You have made it. You have arrived. Whether you are working or relaxing, you feel a sense of achievement in this phase of life. Arrivement is author Pat Skene’s suggestion for another word for retirement.

Financial Independence/ Freedom / Financial Freedom

Whether you are still working or completely without any external paychecks, retirement is generally a time when someone has achieved financial independence. You know what resources you have now and what you will need to fund your life.

Encore / Next Act / Life 2.0 / Third Act

Encore.org is an organization devoted to helping people of retirement age make an impact. They write: “The decades of life beyond 50 become a time of social contribution and impact — and we leave the world better than we found it.”

Lawrence R. Samuel, Ph.D. writes in Psychology Today, “Rather than embrace their parents’ model of seniority defined by retirement, baby boomers are now considering or pursuing many different options, a version of life I call Boomers 3.0. Instead of heading en masse to retirement communities much like “Del Boca Vista” (the fictional condominium complex in Florida of Seinfeld fame), 60-somethings are going back to school, starting new relationships, exploring their creativity, taking new spiritual paths, embarking on “encore” careers, forming new communities, fighting for causes in which they believe, giving their time and money away, and yes, bucket listing. For financial and other reasons, a good number are working and staying in their current homes as long as possible, seeing no compelling reason to do otherwise.”

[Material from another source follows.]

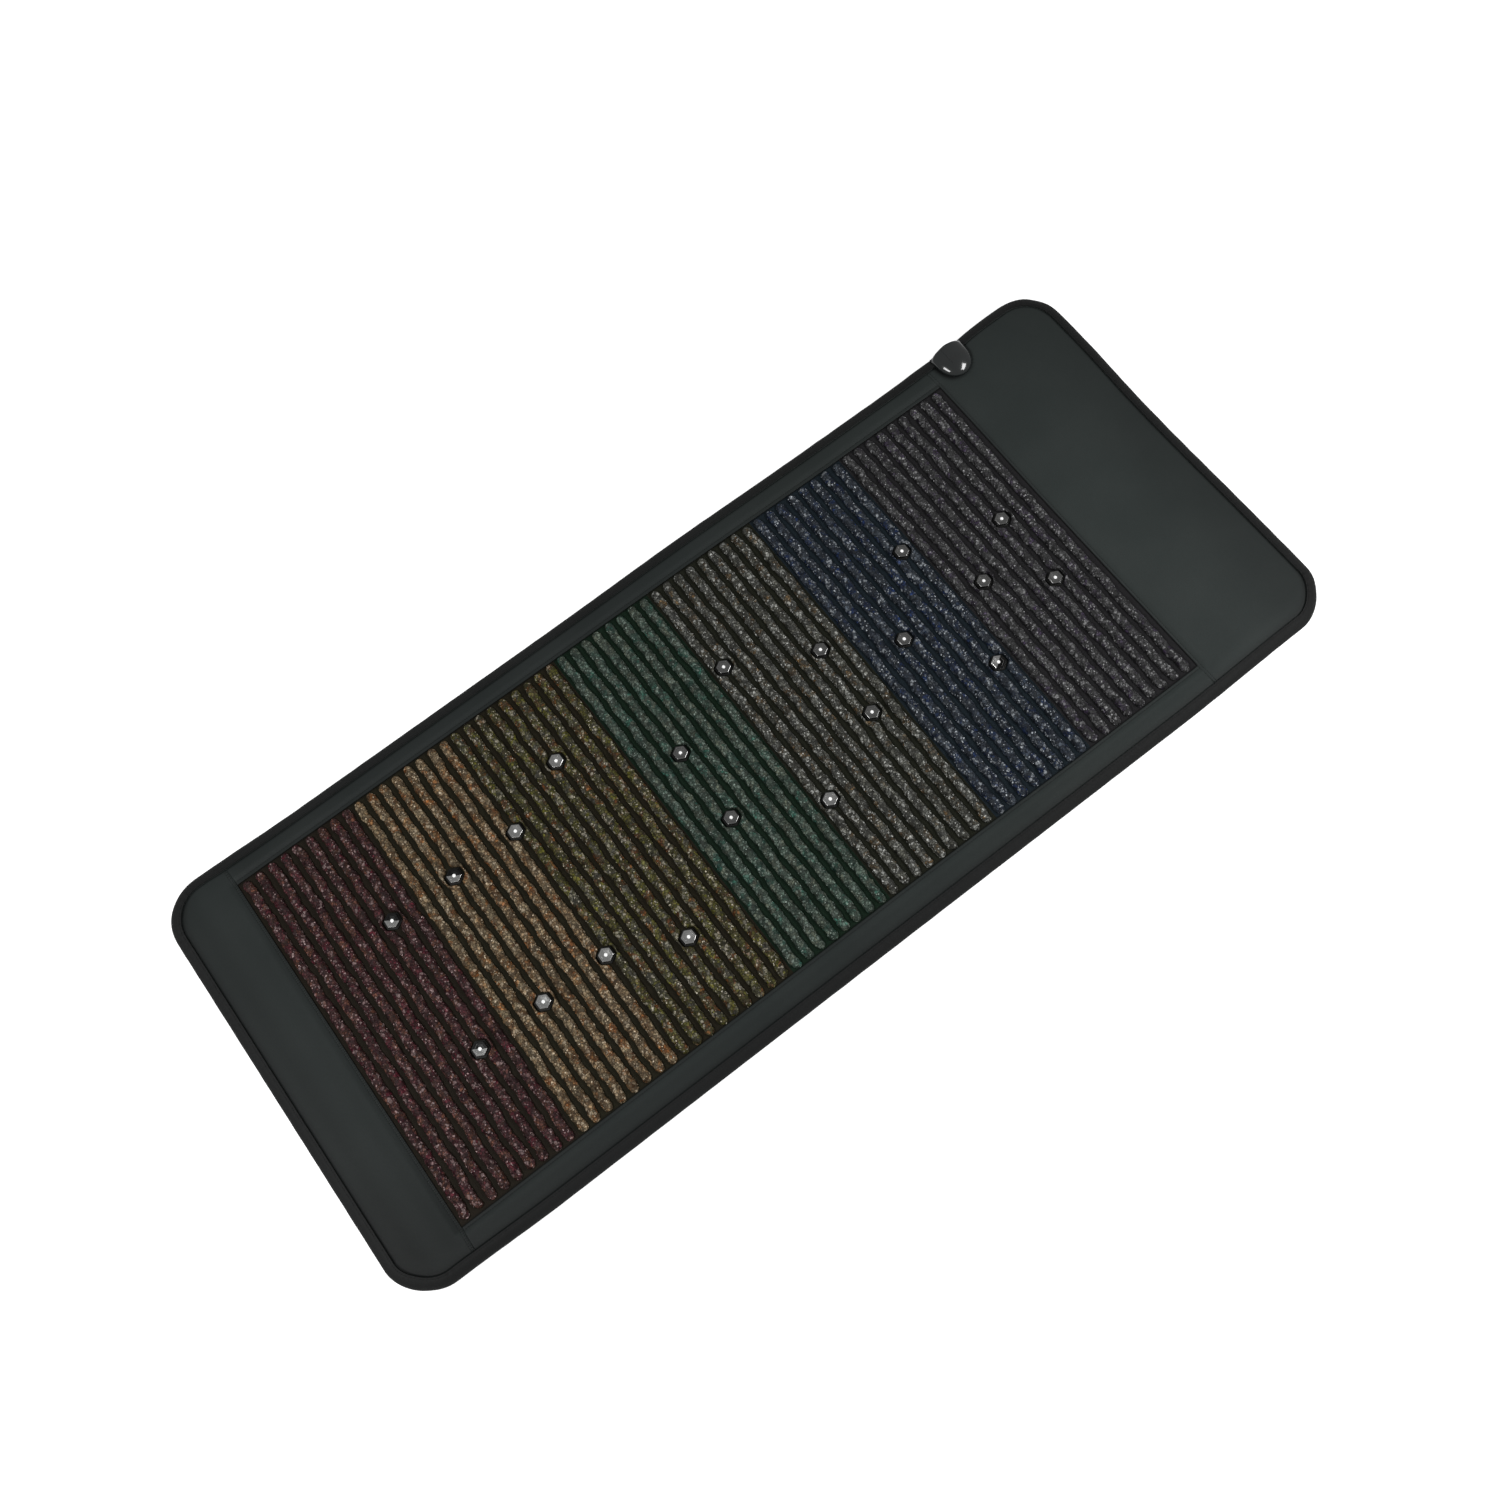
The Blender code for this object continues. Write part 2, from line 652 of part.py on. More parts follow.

Spanish speaking countries might just have the right word. Retirement translates into Spanish as “jubalacion.” The word jubalacion (jubilation in English) originally meant making a joyful noise. It comes from Latin jubilant- ‘calling, hallooing’, from the verb jubilare. Wooohoooo! Happy Jubalacion!

Maybe we could call retirement: Happyment. Yahooment. Yipeement. Joyfulment…


Up until retirement age we are either under the control of someone — a parent or a boss — or we are responsible for someone — our children and employees. Maybe retirement really means a time that is all our own when responsibilities are minimized.

However, don’t forget that having a purpose and a reason for being is critical to your emotional welfare.


Maybe we shouldn’t shy away from age in retirement. Why not call ourselves Very Old People (VOP) or Rather Old People (ROP).

Age is one thing that most retired people do have in common despite varied interests and activities. We can turn the negative associations with age on their head and own the age.

Adolescence 2.0 / Adult-escance

The noun adolescence comes from the Latin word adolescere, which means “to ripen” or “to grow up.” So, it makes sense that we use adolescence to describe the phase when transition into adulthood.

However, let’s face it, do we ever really “grow up?” We just keep learning and growing. Retirement age feels a lot more ripe than being a teenager ever did! Maybe we need to claim this word.


Maturation is an excellent candidate to replace the word retirement.

The word Maturation comes from Latin maturare “to ripen, bring to maturity,” from maturus “ripe, timely, early,” related to manus “good” and mane “early, of the morning,” from PIE root *ma- “good,” with derivatives meaning “occurring at a good moment, timely, seasonable, early.”

It also means the time when debts or financial obligations come due. So, this word reflects both the financial and psychological aspects of this time of life. It is an honest but flattering description of getting older.


For many people, retirement is a time when your values become more important than money. Even if work is involved, then you are working at something you love, not just working.

Is Retirement Just One Thing?

Maybe the problem with finding a word for retirement is that it is not just one thing.

As noted above, retirement can last 30 or more years and a lot is going to happen in that time. And, most experts agree that we go through many different phases in retirement — going from the transition out of working for money to an active and engaged time to finally a time of withdrawal.

And don’t forget that, when creating a retirement plan, you need to think about how your income and expenses will evolve over the rest of your life. (You probably won’t be spending or earning the same amounts in 10 years as you are now.)